Check the domain hierarchy in following image:
About this structure:
- each intersection (in this case, the rectangle with a name inside) is called a node;
- each node represents a domain;
- each domain has a name, so each node in this structure is called a domain name;
- the domain name identifies each one’s position in the DNS logical hierarchy relative to its primary domain. Each domain name consists of a few names separated by dots;
- each domain can contain subdomains;
- a subdomain is part of a larger domain. For example, documentation.azion.com and blog.azion.com are subdomains of the azion.com domain;
- domains and subdomains are grouped into zones to allow for distributed administration of the namespace.
What Is a DNS Server?
DNS servers perform the following tasks:
- respond to queries from external clients or servers (coming from the Internet) about names registered in their local domain;
- perform Internet domain name resolutions for their local customers (machines within their domain);
- cache the name resolutions requested by their clients in a local cache to expedite future queries.

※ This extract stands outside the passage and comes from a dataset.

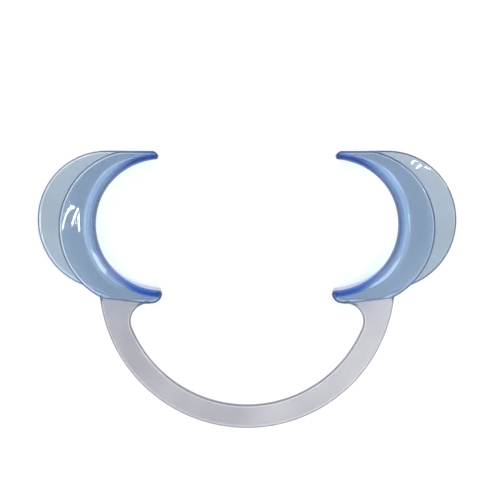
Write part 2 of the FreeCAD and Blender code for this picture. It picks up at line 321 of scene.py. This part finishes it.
def inner_reach(direction):
    """Distance to the wide inner flange's edge; below the seam corner it ends like the outer one."""
    angle = math.atan2(direction[1], direction[0])
    if angle < CORNER_TURN:
        drop = INNER_DROP * smooth(angle, -math.pi / 2, CORNER_TURN)
        return min(seam_reach(direction, drop), slope_reach(direction))
    cx, cy, radius = INNER_RIM
    touch = slope_touch()
    tx, ty = cx + radius * math.cos(touch), cy + radius * math.sin(touch)
    if angle < math.atan2(ty, tx):
        return slope_reach(direction)
    if angle > math.atan2(CUP_TOP, INNER_RIM[0]):
        return top_reach(direction)
    return rim_reach(direction, INNER_RIM)


class Section:
    """The wall's middle across the channel, at one place along the saddle.

    A length along it is 0 at mid saddle, positive towards the outer flange and negative
    towards the inner one.
    """

    def __init__(self, direction):
        angle = abs(math.degrees(math.atan2(direction[1], direction[0])))
        ends = smooth(angle, *ENDS_SPAN)
        self.ends = ends
        self.bend = BEND_FULL + (BEND_TIP - BEND_FULL) * ends
        self.lean = LEAN * (1 - smooth(angle, *LEAN_SPAN))
        self.crown = CROWN * (1 - ends)
        self.half = CUP_DEPTH / 2 - WALL / 2
        self.reach = {1: outer_reach(direction), -1: inner_reach(direction)}
        self.turn = {1: math.radians(90 - FLARE), -1: math.pi / 2}

    def length(self, side):
        """Length from mid saddle to the flange's edge."""
        straight = self.half - self.bend
        out = self.reach[side] - SADDLE_MID
        bend_out = self.bend * (1 - math.cos(self.turn[side]))
        if out <= bend_out:
            return straight + self.bend * math.acos(1 - out / self.bend)
        rest = (out - bend_out) / math.sin(self.turn[side])
        return straight + self.bend * self.turn[side] + rest

    def point(self, length):
        """Distance from the saddle's axis, height above the table and reach into the flange."""
        side = 1 if length >= 0 else -1
        straight = self.half - self.bend
        rest = abs(length) - straight
        out, rise = 0.0, min(abs(length), straight)
        if rest > 0:
            angle = min(rest / self.bend, self.turn[side])
            out += self.bend * (1 - math.cos(angle))
            rise += self.bend * math.sin(angle)
            rest -= self.bend * angle
        if rest > 0:
            out += rest * math.sin(self.turn[side])
            rise += rest * math.cos(self.turn[side])
        share = rise * side / self.half
        shift = self.crown * share ** 2 + self.lean * (1 - share) / 2
        fade = max(0.0, 1 - out / (self.reach[side] - SADDLE_MID))
        return SADDLE_MID + out + shift * fade, CUP_DEPTH / 2 + side * rise, out


def grid_normals(points):
    """Unit normals of a grid of points."""
    rows, columns = len(points), len(points[0])
    normals = []
    for r in range(rows):
        line = []
        for c in range(columns):
            along = points[min(r + 1, rows - 1)][c] - points[max(r - 1, 0)][c]
            across = points[r][min(c + 1, columns - 1)] - points[r][max(c - 1, 0)]
            line.append(along.cross(across).normalized())
        normals.append(line)
    return normals


def corner_cut(distance, radius):
    """How far a rounded corner draws the edge in at a distance from the end."""
    if distance >= radius:
        return 0.0
    return radius - math.sqrt(radius ** 2 - (radius - distance) ** 2)


def cup_lengths(section, cut):
    """Places across the channel, from the inner flange's rim to the outer flange's."""
    lead = round_steps(RIM_ROUND)
    high = section.length(1) - cut
    low = -section.length(-1) + cut
    span = high - low - 2 * RIM_ROUND
    lengths = [low + d for d in lead]
    lengths += [low + RIM_ROUND + span * k / CUP_COLUMNS for k in range(1, CUP_COLUMNS)]
    return lengths + [high - d for d in reversed(lead)]


def cup_point(angle, distance, z):
    """A point of the wall's middle in the frame; the ends draw back towards the table side."""
    draft = END_DRAFT / SADDLE_MID * smooth(abs(angle), *DRAFT_SPAN) * math.copysign(1, angle)
    turned = angle - draft * (1 - z / CUP_DEPTH)
    out = Vector((math.cos(turned), math.sin(turned), 0))
    return Vector((SADDLE_X, SADDLE_Y, TABLE_Z + z)) + out * distance


def zone_shares(section, spots, from_end, painted_highlight_share):
    """Each tint's share at the places across the channel."""
    ends = section.ends
    strength = WEB_SHARE + (1 - WEB_SHARE) * ends
    web = WEB_REACH * ends
    deep = DEEP_REACH + ends
    root, full = (section.bend + shift for shift in FLANGE_FADE)
    flange = [smooth(reach, root, full) for _, _, reach in spots]
    at_tip = 1 - smooth(from_end, *TIP_FADE)
    return {
        "saddle": [strength * (1 - smooth(reach, web, web + ZONE_FADE)) for _, _, reach in spots],
        "flange": flange,
        # painted deep blue where the saddle's front is seen edge-on, in place of light passing along
        # the wall
        "painted_deep_line": [
            (1 - smooth(reach, deep, deep + ZONE_FADE)) * smooth(z, *DEEP_HEIGHT)
            for _, z, reach in spots
        ],
        # painted highlight: a light line beside the flanges' rims
        "painted_highlight": [painted_highlight_share * share * (1 - ends) for share in flange],
        # painted deep blue at the saddle's ends, in place of light led along the wall
        "tip": [at_tip * (1 - share) for share in flange],
    }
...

As for their functionality, DNS servers can be classified as:
- Primary - is responsible for a domain. The addition, alteration or deletion of records for that domain is done on this server.
- Secondary - works as a backup to the primary server, receiving domain records from it through a process called zone transfer; it also responds to customer requests when requested.
- Caching-only - only queries and returns results, maintaining a local cache. It’s not responsible for any domain, its only function is to improve the performance of name resolutions for local clients using its cache.
¹ KUROSE, J. F.; ROSS, K. Computer Networking: A Top-Down Approach. 6th Edition. São Paulo: Pearson Education do Brasil, 2013.